WRITTEN TASK:
Provide again, from the entries below, every line from the one containing "Keep writing the" through the one containing "what holds it", exactly as written, and no other line.

[Raw records]

** BEGIN **

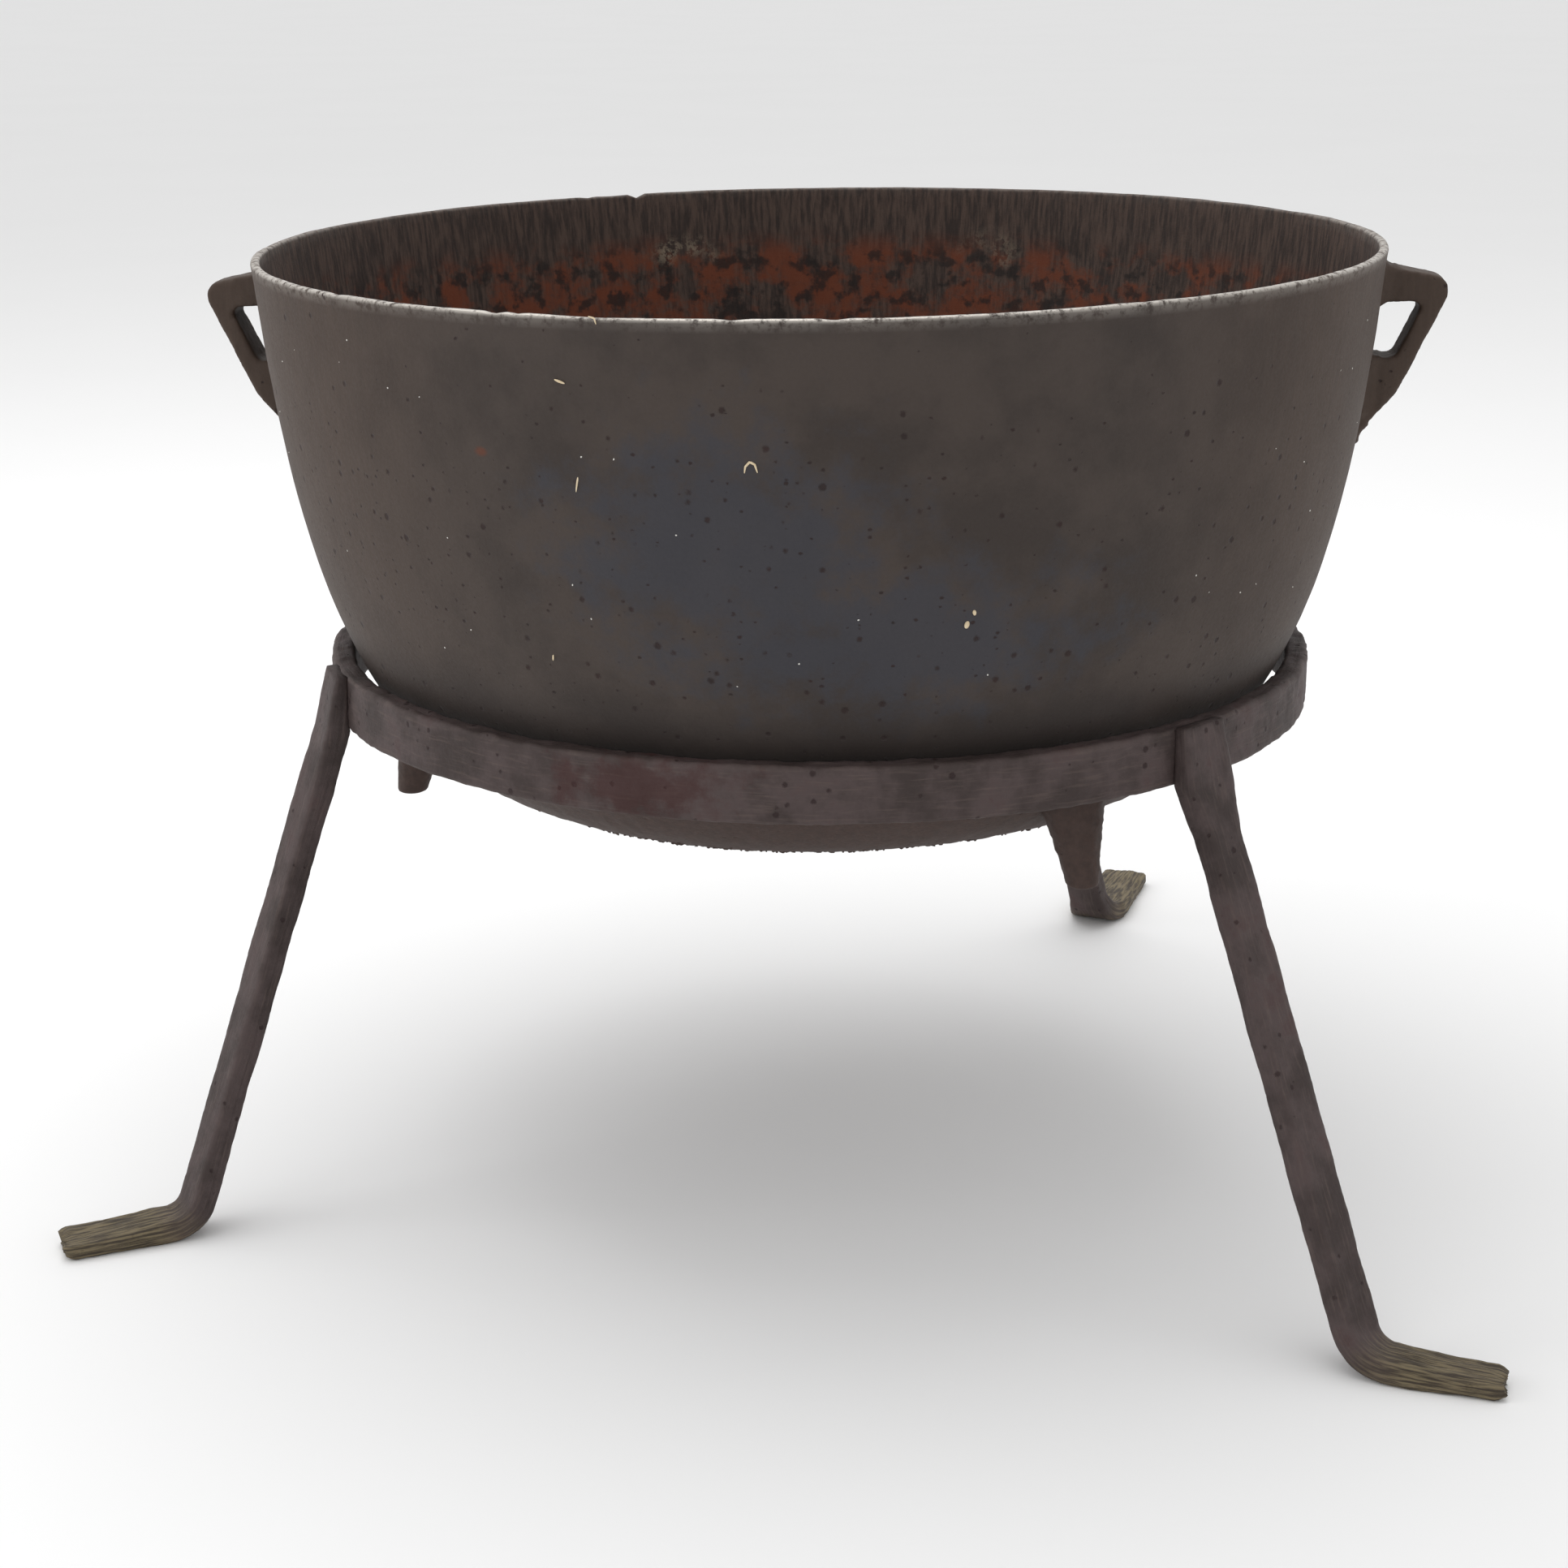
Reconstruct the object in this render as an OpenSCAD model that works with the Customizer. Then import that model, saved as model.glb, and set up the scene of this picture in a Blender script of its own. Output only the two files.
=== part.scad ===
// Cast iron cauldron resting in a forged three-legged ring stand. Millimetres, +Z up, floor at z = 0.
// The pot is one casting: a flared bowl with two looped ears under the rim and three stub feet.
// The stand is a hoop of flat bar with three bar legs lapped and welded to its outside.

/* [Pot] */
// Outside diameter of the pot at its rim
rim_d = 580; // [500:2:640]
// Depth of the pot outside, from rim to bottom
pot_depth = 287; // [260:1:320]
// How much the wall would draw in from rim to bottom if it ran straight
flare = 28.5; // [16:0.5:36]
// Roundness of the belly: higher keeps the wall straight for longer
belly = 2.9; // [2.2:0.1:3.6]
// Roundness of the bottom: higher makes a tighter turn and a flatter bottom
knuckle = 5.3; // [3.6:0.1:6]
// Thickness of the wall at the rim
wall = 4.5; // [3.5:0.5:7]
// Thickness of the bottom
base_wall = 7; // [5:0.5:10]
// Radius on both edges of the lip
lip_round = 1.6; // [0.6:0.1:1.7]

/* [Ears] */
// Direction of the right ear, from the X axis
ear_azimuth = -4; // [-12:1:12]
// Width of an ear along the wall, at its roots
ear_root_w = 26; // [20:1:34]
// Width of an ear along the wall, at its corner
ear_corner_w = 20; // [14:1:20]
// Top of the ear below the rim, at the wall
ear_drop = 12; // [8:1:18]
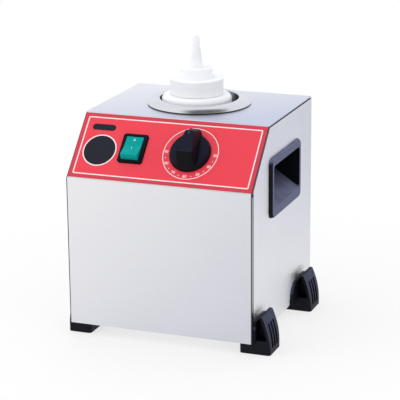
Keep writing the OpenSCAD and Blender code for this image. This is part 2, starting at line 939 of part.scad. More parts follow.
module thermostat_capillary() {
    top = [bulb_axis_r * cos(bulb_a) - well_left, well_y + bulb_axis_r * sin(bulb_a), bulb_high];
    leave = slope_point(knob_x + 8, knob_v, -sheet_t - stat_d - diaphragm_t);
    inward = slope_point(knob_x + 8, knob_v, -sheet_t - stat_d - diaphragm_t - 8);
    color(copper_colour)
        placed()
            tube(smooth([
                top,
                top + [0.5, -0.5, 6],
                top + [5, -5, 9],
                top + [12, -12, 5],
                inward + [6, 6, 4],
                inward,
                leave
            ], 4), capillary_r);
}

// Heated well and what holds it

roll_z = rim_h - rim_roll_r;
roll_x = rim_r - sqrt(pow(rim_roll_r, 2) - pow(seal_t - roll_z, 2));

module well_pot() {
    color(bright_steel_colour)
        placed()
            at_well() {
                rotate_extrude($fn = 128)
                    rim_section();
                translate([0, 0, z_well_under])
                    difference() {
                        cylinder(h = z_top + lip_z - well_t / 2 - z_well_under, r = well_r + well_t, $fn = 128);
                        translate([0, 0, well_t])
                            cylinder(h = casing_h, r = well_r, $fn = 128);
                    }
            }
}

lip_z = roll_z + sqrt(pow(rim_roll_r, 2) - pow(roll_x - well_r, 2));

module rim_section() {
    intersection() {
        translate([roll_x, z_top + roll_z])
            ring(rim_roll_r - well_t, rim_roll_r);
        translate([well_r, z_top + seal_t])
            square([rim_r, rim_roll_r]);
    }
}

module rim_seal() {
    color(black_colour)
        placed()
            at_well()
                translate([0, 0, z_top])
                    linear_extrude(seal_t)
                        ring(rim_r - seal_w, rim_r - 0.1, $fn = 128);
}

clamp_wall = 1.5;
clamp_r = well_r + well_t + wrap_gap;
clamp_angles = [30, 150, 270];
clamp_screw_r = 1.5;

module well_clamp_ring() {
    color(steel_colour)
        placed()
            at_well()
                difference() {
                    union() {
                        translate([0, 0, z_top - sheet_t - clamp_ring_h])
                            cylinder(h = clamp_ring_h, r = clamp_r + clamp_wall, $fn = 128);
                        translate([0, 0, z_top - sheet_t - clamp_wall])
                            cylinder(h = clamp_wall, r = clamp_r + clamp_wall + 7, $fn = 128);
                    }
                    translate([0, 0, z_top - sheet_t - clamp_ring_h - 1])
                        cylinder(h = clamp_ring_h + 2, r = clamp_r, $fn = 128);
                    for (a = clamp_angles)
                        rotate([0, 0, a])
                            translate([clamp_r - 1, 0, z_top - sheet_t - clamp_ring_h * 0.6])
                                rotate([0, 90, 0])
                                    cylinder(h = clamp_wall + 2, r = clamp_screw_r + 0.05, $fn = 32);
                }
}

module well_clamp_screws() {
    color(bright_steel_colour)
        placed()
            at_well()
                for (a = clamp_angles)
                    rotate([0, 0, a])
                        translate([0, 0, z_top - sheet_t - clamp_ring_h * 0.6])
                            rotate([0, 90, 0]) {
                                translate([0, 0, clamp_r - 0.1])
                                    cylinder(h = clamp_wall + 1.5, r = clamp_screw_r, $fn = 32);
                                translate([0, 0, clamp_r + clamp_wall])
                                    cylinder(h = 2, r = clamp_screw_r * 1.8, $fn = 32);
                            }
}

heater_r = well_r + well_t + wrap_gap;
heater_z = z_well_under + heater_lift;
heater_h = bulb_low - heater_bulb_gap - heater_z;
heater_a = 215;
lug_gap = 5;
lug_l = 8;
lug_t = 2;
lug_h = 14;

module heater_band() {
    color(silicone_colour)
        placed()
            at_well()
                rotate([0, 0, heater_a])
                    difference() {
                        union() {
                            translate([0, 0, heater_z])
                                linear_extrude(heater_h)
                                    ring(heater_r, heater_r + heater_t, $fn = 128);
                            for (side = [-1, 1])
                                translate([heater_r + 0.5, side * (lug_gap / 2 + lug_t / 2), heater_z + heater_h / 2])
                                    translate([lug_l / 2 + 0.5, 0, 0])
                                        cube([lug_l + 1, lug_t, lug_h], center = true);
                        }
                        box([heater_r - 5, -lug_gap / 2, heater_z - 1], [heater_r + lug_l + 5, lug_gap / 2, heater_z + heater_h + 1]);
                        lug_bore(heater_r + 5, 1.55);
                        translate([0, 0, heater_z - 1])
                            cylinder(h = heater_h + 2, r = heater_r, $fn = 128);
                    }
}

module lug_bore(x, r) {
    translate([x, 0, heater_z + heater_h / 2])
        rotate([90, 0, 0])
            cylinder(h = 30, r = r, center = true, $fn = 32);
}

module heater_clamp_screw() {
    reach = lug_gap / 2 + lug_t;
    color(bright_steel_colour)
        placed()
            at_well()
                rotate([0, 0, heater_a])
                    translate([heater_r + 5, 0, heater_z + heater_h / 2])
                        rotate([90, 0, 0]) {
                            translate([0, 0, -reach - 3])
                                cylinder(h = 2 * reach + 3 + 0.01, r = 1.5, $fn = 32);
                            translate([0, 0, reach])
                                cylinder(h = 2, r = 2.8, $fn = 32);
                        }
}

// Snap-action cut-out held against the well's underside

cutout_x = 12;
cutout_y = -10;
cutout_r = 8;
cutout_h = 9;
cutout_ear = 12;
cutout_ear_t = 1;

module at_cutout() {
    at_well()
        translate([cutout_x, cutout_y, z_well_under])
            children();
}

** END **

WRITTEN SOLUTION:
Keep writing the OpenSCAD and Blender code for this image. This is part 2, starting at line 939 of part.scad. More parts follow.
module thermostat_capillary() {
    top = [bulb_axis_r * cos(bulb_a) - well_left, well_y + bulb_axis_r * sin(bulb_a), bulb_high];
    leave = slope_point(knob_x + 8, knob_v, -sheet_t - stat_d - diaphragm_t);
    inward = slope_point(knob_x + 8, knob_v, -sheet_t - stat_d - diaphragm_t - 8);
    color(copper_colour)
        placed()
            tube(smooth([
                top,
                top + [0.5, -0.5, 6],
                top + [5, -5, 9],
                top + [12, -12, 5],
                inward + [6, 6, 4],
                inward,
                leave
            ], 4), capillary_r);
}

// Heated well and what holds it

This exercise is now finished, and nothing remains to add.